— WHAT IS ASKED —
Repeat exactly the lines from the start through the line with "bung, rests on", both ends included.

— GIVEN DATA —
+ + +

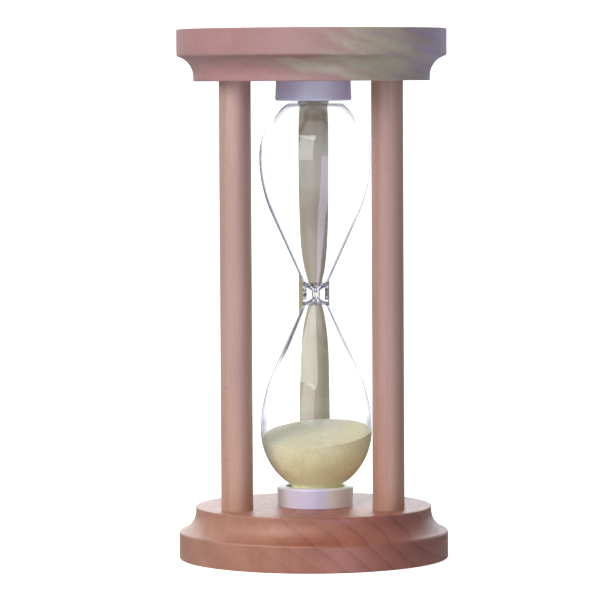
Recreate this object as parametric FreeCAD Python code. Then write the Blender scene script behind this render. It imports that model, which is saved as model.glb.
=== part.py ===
"""Wooden three-post hourglass, modelled piece by piece.

Two identical turned beech discs are held apart by three glued dowel posts. Between them stands a glass
vessel of two bulbs fused at a thick neck with a sand orifice. Each open end of the glass is closed by a
bung, rests on a soft pad, and sits in a white end cap let into the disc. The sand lies in the lower bulb.

Millimetres, +Z up, origin at the centre of the underside of the base disc.
"""
import FreeCAD, Part
import math
import os

# ---- driving dimensions ---------------------------------------------------------------------------
overall_height = 158.6
rim_radius = 40.4
face_radius = 35.4
disc_thickness = 15.6

post_diameter = 9.5
post_circle_radius = 26.0

bulb_radius = 16.7
cone_wall = 0.6
widest_wall = 0.4
stub_wall = 0.7
neck_radius = 3.85
orifice_radius = 0.45
stub_radius = 8.2
cap_radius = 11.5
cap_height_above_disc = 5.9

# ---- disc profile ---------------------------------------------------------------------------------
rim_height = 7.5
cove_lip = 1.4
arris_round = 0.8
outer_edge_round = 0.3
face_edge_round = 0.3

# ---- posts and their blind holes ------------------------------------------------------------------
post_angles = {"front_left_post": 210.0, "front_right_post": 330.0, "rear_post": 90.0}
glue_gap = 0.05
hole_depth = 9.0
hole_end_gap = 0.3
post_chamfer = 0.6

# ---- end caps, pads and bungs ---------------------------------------------------------------------
cap_recess_depth = 1.5
cap_floor = 2.4
cap_draft = 0.3
cap_outer_round = 0.7
cap_inner_round = 0.3
cap_seat_gap = 0.5
pad_thickness = 1.2
pad_gap = 0.1
bung_length = 3.1
bung_taper = 0.15
touch_gap = 0.05

# ---- glass profile, with its heights above the neck plane -----------------------------------------
bulb_widest_height = 41.0
cone_half_angle = math.radians(24.3)
cone_start_height = 3.4
neck_fillet = 1.6
end_radius = 19.6
stub_fillet = 1.0
upper_throat_angle = math.radians(52.0)
lower_throat_angle = math.radians(76.0)
throat_top_height = 2.5
throat_round = 0.8

# ---- how the hand-made parts sit in the frame -----------------------------------------------------
vessel_offset = 0.9
cap_offset = 0.5
sand_level = 37.9
sand_rise_x = 0.065
sand_rise_y = 0.169
sand_crown_radius = 230.0

# ---- worked out from the above --------------------------------------------------------------------
post_radius = post_diameter / 2
cap_base_radius = cap_radius - cap_draft
cap_bore_radius = stub_radius + cap_seat_gap
neck_height = overall_height / 2
# these are above the neck plane, at the upper end
face_height = neck_height - disc_thickness
mouth_height = face_height - cap_height_above_disc
cap_end_height = face_height + cap_recess_depth
stub_end_height = cap_end_height - cap_floor - pad_thickness
bung_inner_height = stub_end_height - bung_length

Z_AXIS = FreeCAD.Vector(0, 0, 1)
ORIGIN = FreeCAD.Vector(0, 0, 0)


def at(radius, height):
    """A point of a turned profile, in the XZ plane."""
    return FreeCAD.Vector(radius, 0, height)


def line(start, end):
    return Part.LineSegment(start, end).toShape()


def arc(centre, radius, start, end):
    """A profile arc about centre, from start to end by the shorter way."""
    towards_middle = (start + end) * 0.5 - centre
    middle = centre + towards_middle.normalize() * radius
    return Part.Arc(start, middle, end).toShape()


def polygon(*points):
    """The straight edges that join the points in a closed loop."""
    closed = list(points) + [points[0]]
    return [line(a, b) for a, b in zip(closed, closed[1:])]


def turned(edges):
    """The solid that a closed profile sweeps about the Z axis."""
    face = Part.Face(Part.Wire(Part.sortEdges(edges)[0]))
    return face.revolve(ORIGIN, Z_AXIS, 360)


def cylinder(radius, height, base):
    return Part.makeCylinder(radius, height, base, Z_AXIS)


def rounded(shape, round_radius, edge_radius, height):
    """Rounds the circular edge of edge_radius that lies at the height."""
    edges = [
        e for e in shape.Edges
        if isinstance(e.Curve, Part.Circle)
        and abs(e.Curve.Radius - edge_radius) < 0.01
        and abs(e.Curve.Center.z - height) < 0.01
    ]
    return shape.makeFillet(round_radius, edges)


# ---- turned end discs -----------------------------------------------------------------------------
def disc_body():
    """Rim below, cove above, lying on its outer face, with no holes.

    The cove leaves the face edge upright and runs tangentially into the rounded top of the rim.
    """
    lip_height = disc_thickness - cove_lip
    rise = lip_height - rim_height
    inset = rim_radius - face_radius
    cove_radius = ((inset - arris_round) ** 2 + rise ** 2 - arris_round ** 2) / (2 * inset)
    cove_centre = at(face_radius + cove_radius, lip_height)
    arris_centre = at(rim_radius - arris_round, rim_height)
    meeting = arris_centre + (cove_centre - arris_centre).normalize() * arris_round
    face_edge = at(face_radius, lip_height)
    rim_top = at(rim_radius, rim_height)
    body = turned([
        line(at(0, 0), at(rim_radius, 0)),
        line(at(rim_radius, 0), rim_top),
        arc(arris_centre, arris_round, rim_top, meeting),
        arc(cove_centre, cove_radius, meeting, face_edge),
        line(face_edge, at(face_radius, disc_thickness)),
        line(at(face_radius, disc_thickness), at(0, disc_thickness)),
        line(at(0, disc_thickness), at(0, 0)),
    ])
    body = rounded(body, outer_edge_round, rim_radius, 0)
    return rounded(body, face_edge_round, face_radius, disc_thickness)


def post_centre(angle, height):
    turn = math.radians(angle)
    return FreeCAD.Vector(post_circle_radius * math.cos(turn), post_circle_radius * math.sin(turn), height)


def end_disc():
    """A disc with its blind post holes and the shallow recess that locates the cap."""
    disc = disc_body()
    for angle in post_angles.values():
        hole = cylinder(post_radius + glue_gap, hole_depth, post_centre(angle, disc_thickness - hole_depth))
        disc = disc.cut(hole)
    recess_floor = FreeCAD.Vector(cap_offset, 0, disc_thickness - cap_recess_depth)
    return disc.cut(cylinder(cap_base_radius + touch_gap, cap_recess_depth, recess_floor))


def to_other_end(shape):
    """The same piece at the other end: mirrored in the neck plane."""
    return shape.mirror(FreeCAD.Vector(0, 0, neck_height), Z_AXIS)


# ---- posts ----------------------------------------------------------------------------------------
def post(angle):
    low = disc_thickness - hole_depth + hole_end_gap
    dowel = cylinder(post_radius, overall_height - 2 * low, post_centre(angle, low))
    ends = [e for e in dowel.Edges if isinstance(e.Curve, Part.Circle)]
    return dowel.makeChamfer(post_chamfer, ends)


# ---- glass ----------------------------------------------------------------------------------------
def bulb_curve(cone_inset, widest_inset, stub_inset, foot_height):
    """The bulb's curve from the top of its cone to the foot of its stub.

    It stands inside the outer face by one inset at the cone, one at the widest point and one at the stub,
    and each arc is tangent to the next. Gives the edges, the top of the cone and the foot of the stub.
    """
    widest_radius = bulb_radius - widest_inset
    collar_radius = neck_radius - cone_inset / math.cos(cone_half_angle)
    foot_radius = stub_radius - stub_inset
    dome_radius = end_radius - (widest_inset + stub_inset) / 2
    fillet_radius = stub_fillet + stub_inset

    rise = bulb_widest_height - cone_start_height
    reach = widest_radius - collar_radius
    shoulder_radius = (rise * math.sin(cone_half_angle) - reach * math.cos(cone_half_angle)) / (
        1 - math.cos(cone_half_angle))
    shoulder_centre = at(widest_radius - shoulder_radius, bulb_widest_height)
    dome_centre = at(widest_radius - dome_radius, bulb_widest_height)
    fillet_x = foot_radius + fillet_radius
    climb = math.sqrt((dome_radius + fillet_radius) ** 2 - (fillet_x - dome_centre.x) ** 2)
    fillet_centre = at(fillet_x, bulb_widest_height + climb)
    to_fillet = (fillet_centre - dome_centre).normalize()
    to_cone = at(math.cos(cone_half_angle), -math.sin(cone_half_angle))

    cone_top = shoulder_centre + to_cone * shoulder_radius
    widest = at(widest_radius, bulb_widest_height)
    dome_foot = dome_centre + to_fillet * dome_radius
    stub_top = at(foot_radius, fillet_centre.z)
    stub_foot = at(foot_radius, foot_height)
    edges = [
        arc(shoulder_centre, shoulder_radius, cone_top, widest),
        arc(dome_centre, dome_radius, widest, dome_foot),
        arc(fillet_centre, fillet_radius, dome_foot, stub_top),
        line(stub_top, stub_foot),
    ]
    return edges, cone_top, stub_foot


def inside_curve(gap, foot_height):
    """The bulb's inner face, or a curve that stands a gap inside it."""
    return bulb_curve(cone_wall + gap, widest_wall + gap, stub_wall + gap, foot_height)


def outer_neck(cone_top):
    """Half the collar and its fillet into the cone."""
    fillet_height = cone_start_height - neck_fillet * math.tan(cone_half_angle / 2)
    fillet_centre = at(neck_radius + neck_fillet, fillet_height)
    to_cone = at(math.cos(cone_half_angle), -math.sin(cone_half_angle))
    collar_end = at(neck_radius, fillet_height)
    cone_foot = fillet_centre - to_cone * neck_fillet
    return [
        line(at(neck_radius, 0), collar_end),
        arc(fillet_centre, neck_fillet, collar_end, cone_foot),
        line(cone_foot, cone_top),
    ]


def inner_neck(cone_top, throat_angle):
    """The rounded throat that narrows the cone to the orifice. Gives the edges and the throat's mouth."""
    slope = math.tan(cone_half_angle)
    lean = math.tan(throat_angle)
    mouth = at(cone_top.x - (cone_top.z - throat_top_height) * slope, throat_top_height)
    throat_radius = (lean * mouth.z - mouth.x + orifice_radius) / (
        lean * math.sin(throat_angle) + math.cos(throat_angle) - 1)
    centre = at(orifice_radius + throat_radius, 0)
    foot = centre + at(-math.cos(throat_angle), math.sin(throat_angle)) * throat_radius
    edges = [
        arc(centre, throat_radius, at(orifice_radius, 0), foot),
        line(foot, mouth),
        line(mouth, cone_top),
    ]
    return edges, mouth


def bulb(throat_angle):
    """Half the vessel, from the neck plane up to its open stub."""
    outer, outer_cone_top, outer_foot = bulb_curve(0, 0, 0, stub_end_height)
    inner, inner_cone_top, inner_foot = inside_curve(0, stub_end_height)
    throat, mouth = inner_neck(inner_cone_top, throat_angle)
    edges = outer_neck(outer_cone_top) + outer + inner + throat
    edges.append(line(outer_foot, inner_foot))
    edges.append(line(at(orifice_radius, 0), at(neck_radius, 0)))
    half = rounded(turned(edges), throat_round, mouth.x, mouth.z)
    return half.translated(FreeCAD.Vector(vessel_offset, 0, neck_height))


# ---- bung, pad and cap at the upper end -----------------------------------------------------------
def upper_bung():
    """A tapered plug that fills the stub and ends flush with it."""
    radius = stub_radius - stub_wall - touch_gap
    base = FreeCAD.Vector(vessel_offset, 0, neck_height + bung_inner_height)
    return Part.makeCone(radius - bung_taper, radius, bung_length, base, Z_AXIS)


def upper_pad():
    base = FreeCAD.Vector(cap_offset, 0, neck_height + stub_end_height)
    return cylinder(cap_bore_radius - pad_gap, pad_thickness, base)


def upper_cap():
    """A moulded cup, drafted outside, with its mouth towards the glass."""
    floor_height = cap_end_height - cap_floor
    cup = turned(polygon(
        at(cap_bore_radius, mouth_height),
        at(cap_radius, mouth_height),
        at(cap_base_radius, face_height),
        at(cap_base_radius, cap_end_height),
        at(0, cap_end_height),
        at(0, floor_height),
        at(cap_bore_radius, floor_height),
    ))
    cup = rounded(cup, cap_outer_round, cap_radius, mouth_height)
    cup = rounded(cup, cap_inner_round, cap_bore_radius, mouth_height)
    return cup.translated(FreeCAD.Vector(cap_offset, 0, neck_height))


# ---- sand -----------------------------------------------------------------------------------------
def sand():
    """The lower bulb's contents, up to a softly crowned surface that settled out of level."""
    bung_face_height = bung_inner_height - touch_gap
    wall, cone_top, foot = inside_curve(touch_gap, bung_face_height)
    top_centre = at(0, cone_top.z)
    foot_centre = at(0, bung_face_height)
    wall += [line(foot, foot_centre), line(foot_centre, top_centre), line(top_centre, cone_top)]
    filled = turned(wall).mirror(ORIGIN, Z_AXIS).translated(FreeCAD.Vector(0, 0, neck_height))
    up = FreeCAD.Vector(-sand_rise_x, -sand_rise_y, 1).normalize()
    crown_centre = FreeCAD.Vector(0, 0, sand_level) - up * sand_crown_radius
    settled = filled.common(Part.makeSphere(sand_crown_radius, crown_centre))
    return settled.translated(FreeCAD.Vector(vessel_offset, 0, 0))


def write(node, shape):
    if not shape.isValid() or len(shape.Solids) != 1:
        raise SystemExit(f"{node} is not one valid solid")
    solid = shape.Solids[0]
    solid.exportStep(f"parts/{node}.step")
    box = solid.optimalBoundingBox()
    print(f"{node:17s} {solid.Volume / 1000:8.3f} cm3, from z {box.ZMin:7.2f} to {box.ZMax:7.2f}")


def main():
    os.makedirs("parts", exist_ok=True)
    base_disc = end_disc()
    write("base_disc", base_disc)
    write("top_disc", to_other_end(base_disc))
    for node, angle in post_angles.items():
        write(node, post(angle))
    write("upper_bulb", bulb(upper_throat_angle))
    write("lower_bulb", to_other_end(bulb(lower_throat_angle)))
    upper_pieces = {"bung": upper_bung(), "pad": upper_pad(), "cap": upper_cap()}
    for piece, shape in upper_pieces.items():
        write(f"upper_{piece}", shape)
        write(f"lower_{piece}", to_other_end(shape))
    write("sand", sand())


main()
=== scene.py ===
"""Looks of the hourglass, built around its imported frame.

The wooden discs and posts, the caps, pads and bungs are the frame's own nodes with better materials. The two
bulb nodes are replaced by one fused blown vessel, and the sand node by a heap with a grained, uneven surface.
"""
import math

import bpy
import numpy as np
from mathutils import Matrix, Quaternion, Vector, noise


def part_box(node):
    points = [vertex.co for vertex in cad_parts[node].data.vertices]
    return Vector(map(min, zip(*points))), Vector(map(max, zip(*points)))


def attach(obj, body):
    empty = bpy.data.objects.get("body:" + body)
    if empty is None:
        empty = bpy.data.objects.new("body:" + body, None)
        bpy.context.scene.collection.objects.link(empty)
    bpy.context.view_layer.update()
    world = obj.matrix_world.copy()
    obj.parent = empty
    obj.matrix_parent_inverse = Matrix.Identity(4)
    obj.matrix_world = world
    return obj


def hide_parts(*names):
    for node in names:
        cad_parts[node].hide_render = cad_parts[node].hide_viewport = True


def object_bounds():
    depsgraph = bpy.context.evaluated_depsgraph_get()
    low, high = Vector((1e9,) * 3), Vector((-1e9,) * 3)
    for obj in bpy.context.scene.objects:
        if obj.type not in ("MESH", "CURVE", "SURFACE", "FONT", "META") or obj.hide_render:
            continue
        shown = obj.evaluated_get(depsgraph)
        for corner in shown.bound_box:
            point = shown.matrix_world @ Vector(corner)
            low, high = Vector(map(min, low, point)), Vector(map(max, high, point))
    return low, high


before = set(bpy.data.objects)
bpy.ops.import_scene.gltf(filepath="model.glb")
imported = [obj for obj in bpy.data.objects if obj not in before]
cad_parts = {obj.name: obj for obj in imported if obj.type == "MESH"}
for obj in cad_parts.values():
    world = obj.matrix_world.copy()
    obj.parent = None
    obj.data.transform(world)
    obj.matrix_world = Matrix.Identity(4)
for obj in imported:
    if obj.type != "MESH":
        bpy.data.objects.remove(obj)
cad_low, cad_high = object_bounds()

MM = 0.001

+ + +

— WRITTEN RESPONSE —
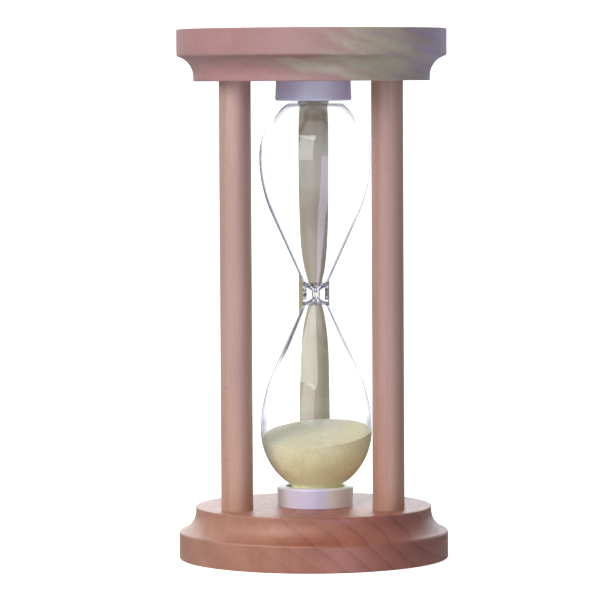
Recreate this object as parametric FreeCAD Python code. Then write the Blender scene script behind this render. It imports that model, which is saved as model.glb.
=== part.py ===
"""Wooden three-post hourglass, modelled piece by piece.

Two identical turned beech discs are held apart by three glued dowel posts. Between them stands a glass
vessel of two bulbs fused at a thick neck with a sand orifice. Each open end of the glass is closed by a
bung, rests on a soft pad, and sits in a white end cap let into the disc. The sand lies in the lower bulb.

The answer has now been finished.